A l'intérieur de la maison, les portes doivent rester ouvertes
La libre circulation entre les Etats membres de l'UE est un acquis essentiel, souligne Les Echos :
«Il y a aussi le symbole. Pour les Européens, les signes les plus tangibles de la maison commune sont l'euro, le programme Erasmus et des frontières faciles à franchir. Il faut mieux surveiller l'entrée de la maison, mieux gérer les réfugiés, trouver des solutions pour les demandeurs d'asile déboutés. Mais à l'intérieur de la maison, les portes doivent rester ouvertes et les exceptions rester exceptionnelles. Sinon, c'est le projet européen tout entier qui risque de se détricoter.»

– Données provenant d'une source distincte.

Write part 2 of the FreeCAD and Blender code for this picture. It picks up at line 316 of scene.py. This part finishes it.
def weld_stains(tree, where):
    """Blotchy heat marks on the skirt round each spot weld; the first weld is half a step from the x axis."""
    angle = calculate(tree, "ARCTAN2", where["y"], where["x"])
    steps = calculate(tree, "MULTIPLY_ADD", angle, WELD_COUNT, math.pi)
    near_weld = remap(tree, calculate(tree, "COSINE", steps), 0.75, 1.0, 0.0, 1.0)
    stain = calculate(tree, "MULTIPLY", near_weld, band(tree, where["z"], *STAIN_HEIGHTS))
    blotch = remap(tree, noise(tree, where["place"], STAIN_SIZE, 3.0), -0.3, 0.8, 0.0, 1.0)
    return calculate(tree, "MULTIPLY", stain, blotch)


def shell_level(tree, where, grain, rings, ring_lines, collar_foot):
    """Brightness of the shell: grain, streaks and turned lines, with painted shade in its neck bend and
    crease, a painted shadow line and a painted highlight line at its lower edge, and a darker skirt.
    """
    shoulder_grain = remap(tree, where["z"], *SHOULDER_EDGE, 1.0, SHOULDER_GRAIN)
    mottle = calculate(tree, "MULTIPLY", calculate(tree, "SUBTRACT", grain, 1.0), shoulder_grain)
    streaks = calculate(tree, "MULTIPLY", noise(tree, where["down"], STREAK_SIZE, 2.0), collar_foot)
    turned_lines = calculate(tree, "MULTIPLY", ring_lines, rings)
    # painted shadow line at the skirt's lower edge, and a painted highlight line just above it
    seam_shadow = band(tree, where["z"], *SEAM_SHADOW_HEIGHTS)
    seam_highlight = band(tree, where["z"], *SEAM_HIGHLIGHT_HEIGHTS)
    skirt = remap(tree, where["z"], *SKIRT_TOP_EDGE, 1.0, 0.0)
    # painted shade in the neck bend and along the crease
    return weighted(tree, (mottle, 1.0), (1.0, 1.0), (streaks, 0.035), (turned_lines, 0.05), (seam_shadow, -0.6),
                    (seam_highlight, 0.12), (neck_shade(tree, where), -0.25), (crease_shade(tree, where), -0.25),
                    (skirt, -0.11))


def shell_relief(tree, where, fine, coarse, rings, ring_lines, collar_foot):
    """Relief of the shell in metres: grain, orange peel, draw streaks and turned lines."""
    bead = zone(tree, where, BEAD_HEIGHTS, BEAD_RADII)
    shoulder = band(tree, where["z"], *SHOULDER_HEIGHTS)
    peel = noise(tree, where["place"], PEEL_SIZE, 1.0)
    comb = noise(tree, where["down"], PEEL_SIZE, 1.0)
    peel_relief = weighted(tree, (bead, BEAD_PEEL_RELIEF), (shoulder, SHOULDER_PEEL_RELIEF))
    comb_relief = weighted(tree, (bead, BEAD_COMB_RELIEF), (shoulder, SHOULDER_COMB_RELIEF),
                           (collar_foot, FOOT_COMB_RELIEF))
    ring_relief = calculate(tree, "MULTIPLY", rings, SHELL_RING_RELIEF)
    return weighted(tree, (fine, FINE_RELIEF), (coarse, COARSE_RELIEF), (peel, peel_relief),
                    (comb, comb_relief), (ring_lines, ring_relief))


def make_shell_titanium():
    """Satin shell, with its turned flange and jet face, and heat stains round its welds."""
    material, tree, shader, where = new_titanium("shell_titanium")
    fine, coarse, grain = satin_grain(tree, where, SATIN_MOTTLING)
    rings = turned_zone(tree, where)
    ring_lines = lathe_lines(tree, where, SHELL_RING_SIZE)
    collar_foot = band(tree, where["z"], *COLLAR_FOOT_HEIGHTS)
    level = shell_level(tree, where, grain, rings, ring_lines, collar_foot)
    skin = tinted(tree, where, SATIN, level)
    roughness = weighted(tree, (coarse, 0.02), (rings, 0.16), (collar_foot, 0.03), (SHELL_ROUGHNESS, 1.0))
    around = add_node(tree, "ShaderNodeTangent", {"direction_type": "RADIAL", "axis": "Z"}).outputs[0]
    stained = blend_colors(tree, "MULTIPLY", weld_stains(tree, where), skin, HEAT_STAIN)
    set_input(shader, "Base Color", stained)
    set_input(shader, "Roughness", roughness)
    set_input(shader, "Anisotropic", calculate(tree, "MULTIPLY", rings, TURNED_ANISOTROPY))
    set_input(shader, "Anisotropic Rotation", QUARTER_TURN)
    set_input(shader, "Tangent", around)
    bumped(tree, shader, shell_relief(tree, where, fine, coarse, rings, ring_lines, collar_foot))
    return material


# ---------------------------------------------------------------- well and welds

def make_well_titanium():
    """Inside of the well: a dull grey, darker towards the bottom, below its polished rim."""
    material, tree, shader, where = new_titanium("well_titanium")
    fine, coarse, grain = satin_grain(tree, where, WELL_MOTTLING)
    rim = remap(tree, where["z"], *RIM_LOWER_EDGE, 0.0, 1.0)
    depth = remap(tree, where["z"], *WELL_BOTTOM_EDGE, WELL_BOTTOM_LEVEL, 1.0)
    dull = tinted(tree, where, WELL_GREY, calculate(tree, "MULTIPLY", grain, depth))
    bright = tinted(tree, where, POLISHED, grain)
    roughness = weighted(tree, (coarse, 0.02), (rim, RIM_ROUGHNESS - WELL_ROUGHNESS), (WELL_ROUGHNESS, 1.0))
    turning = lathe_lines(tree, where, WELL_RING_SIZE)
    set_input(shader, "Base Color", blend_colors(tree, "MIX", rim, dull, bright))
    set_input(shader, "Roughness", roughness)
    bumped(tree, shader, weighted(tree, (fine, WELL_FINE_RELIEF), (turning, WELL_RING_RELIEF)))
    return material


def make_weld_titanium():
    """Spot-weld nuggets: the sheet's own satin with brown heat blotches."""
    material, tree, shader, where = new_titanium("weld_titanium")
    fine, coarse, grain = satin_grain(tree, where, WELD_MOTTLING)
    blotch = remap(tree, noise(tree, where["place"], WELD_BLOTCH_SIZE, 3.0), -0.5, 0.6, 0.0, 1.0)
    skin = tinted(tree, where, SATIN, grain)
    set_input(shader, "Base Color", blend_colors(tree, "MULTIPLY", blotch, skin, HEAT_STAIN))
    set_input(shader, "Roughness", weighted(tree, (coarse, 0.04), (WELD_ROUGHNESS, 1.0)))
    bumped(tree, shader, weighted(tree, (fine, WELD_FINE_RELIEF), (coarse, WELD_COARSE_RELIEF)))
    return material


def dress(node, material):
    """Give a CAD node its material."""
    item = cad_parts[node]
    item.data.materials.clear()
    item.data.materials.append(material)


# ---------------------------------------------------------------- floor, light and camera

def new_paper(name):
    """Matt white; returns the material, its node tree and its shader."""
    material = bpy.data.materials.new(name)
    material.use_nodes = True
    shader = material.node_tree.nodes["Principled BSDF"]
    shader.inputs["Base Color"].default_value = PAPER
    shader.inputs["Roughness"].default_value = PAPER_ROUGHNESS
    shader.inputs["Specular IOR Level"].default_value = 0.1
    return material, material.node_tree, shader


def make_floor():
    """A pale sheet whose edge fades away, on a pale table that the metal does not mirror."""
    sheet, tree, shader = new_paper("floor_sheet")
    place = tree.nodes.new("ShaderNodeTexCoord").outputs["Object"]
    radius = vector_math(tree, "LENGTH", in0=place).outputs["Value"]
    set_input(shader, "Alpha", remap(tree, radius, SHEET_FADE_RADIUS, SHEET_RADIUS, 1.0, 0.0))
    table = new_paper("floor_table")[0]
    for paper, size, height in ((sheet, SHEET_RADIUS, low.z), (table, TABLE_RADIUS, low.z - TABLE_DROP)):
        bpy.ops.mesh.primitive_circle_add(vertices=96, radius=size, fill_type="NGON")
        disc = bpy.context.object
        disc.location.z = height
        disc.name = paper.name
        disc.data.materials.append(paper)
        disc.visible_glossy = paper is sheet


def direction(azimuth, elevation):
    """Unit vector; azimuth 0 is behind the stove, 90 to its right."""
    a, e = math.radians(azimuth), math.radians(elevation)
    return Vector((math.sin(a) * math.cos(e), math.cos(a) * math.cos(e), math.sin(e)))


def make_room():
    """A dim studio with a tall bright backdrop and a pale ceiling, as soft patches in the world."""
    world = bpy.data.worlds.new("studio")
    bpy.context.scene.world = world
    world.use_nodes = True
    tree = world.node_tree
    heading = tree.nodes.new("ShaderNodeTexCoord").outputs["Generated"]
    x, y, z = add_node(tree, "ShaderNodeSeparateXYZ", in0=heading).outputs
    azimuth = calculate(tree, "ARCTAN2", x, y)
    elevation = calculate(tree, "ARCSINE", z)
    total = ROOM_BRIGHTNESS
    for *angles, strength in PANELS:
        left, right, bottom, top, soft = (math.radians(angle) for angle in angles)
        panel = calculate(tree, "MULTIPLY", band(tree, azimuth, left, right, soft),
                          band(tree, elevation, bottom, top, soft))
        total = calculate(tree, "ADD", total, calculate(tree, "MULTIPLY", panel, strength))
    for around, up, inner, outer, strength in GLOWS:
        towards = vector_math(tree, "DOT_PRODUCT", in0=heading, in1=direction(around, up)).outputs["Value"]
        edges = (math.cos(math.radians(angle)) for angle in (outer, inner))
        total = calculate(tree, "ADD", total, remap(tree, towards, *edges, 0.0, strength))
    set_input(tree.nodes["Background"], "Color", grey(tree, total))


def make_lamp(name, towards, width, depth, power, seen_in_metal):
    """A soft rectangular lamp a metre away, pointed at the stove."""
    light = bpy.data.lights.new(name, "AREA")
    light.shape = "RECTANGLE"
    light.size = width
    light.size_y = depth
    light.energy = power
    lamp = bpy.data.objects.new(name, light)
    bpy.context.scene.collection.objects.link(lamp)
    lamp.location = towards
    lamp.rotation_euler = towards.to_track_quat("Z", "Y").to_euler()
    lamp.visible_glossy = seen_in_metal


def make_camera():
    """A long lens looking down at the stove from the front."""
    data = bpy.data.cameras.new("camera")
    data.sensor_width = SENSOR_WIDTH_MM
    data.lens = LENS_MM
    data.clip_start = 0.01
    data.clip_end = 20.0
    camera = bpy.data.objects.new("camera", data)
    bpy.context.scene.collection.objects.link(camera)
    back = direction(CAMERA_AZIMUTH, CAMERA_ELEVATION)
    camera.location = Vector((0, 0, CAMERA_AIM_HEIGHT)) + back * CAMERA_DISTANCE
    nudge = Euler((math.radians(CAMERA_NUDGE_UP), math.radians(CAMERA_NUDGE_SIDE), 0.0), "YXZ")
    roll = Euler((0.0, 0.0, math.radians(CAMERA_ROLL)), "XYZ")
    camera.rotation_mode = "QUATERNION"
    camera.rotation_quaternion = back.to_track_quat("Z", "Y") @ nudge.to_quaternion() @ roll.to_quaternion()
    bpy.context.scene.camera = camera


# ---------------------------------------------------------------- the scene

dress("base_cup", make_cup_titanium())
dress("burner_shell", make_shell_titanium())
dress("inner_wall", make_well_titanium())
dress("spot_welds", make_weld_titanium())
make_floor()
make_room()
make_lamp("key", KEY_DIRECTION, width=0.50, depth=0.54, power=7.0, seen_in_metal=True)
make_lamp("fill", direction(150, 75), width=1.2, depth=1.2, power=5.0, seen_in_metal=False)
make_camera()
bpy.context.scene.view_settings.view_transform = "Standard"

Une croix sur les valeurs progressistes
Le dommage pour l'Europe est incommensurable, s'indigne taz :
«L'Allemagne envoie en substance le message du 'chacun pour soi'. Solidarité européenne ? Connais pas. ... L'ironie du sort veut que ce soit la coalition feu tricolore, qui avait fait campagne sous la bannière du progressisme, qui joue la partition de la droitisation. De surcroît, le repli sur soi en Europe s'accompagne de répressions dans le pays à différents niveaux - contre des activistes du climat, des professeur·e·s critiques ou des groupes pro-palestiniens, par exemple. Dans le même temps, on n'a plus de complexes à négocier avec les talibans ou avec le dictateur syrien Assad pour organiser des expulsions. On ne peut vraiment plus parler d'une politique extérieure guidée par des valeurs.»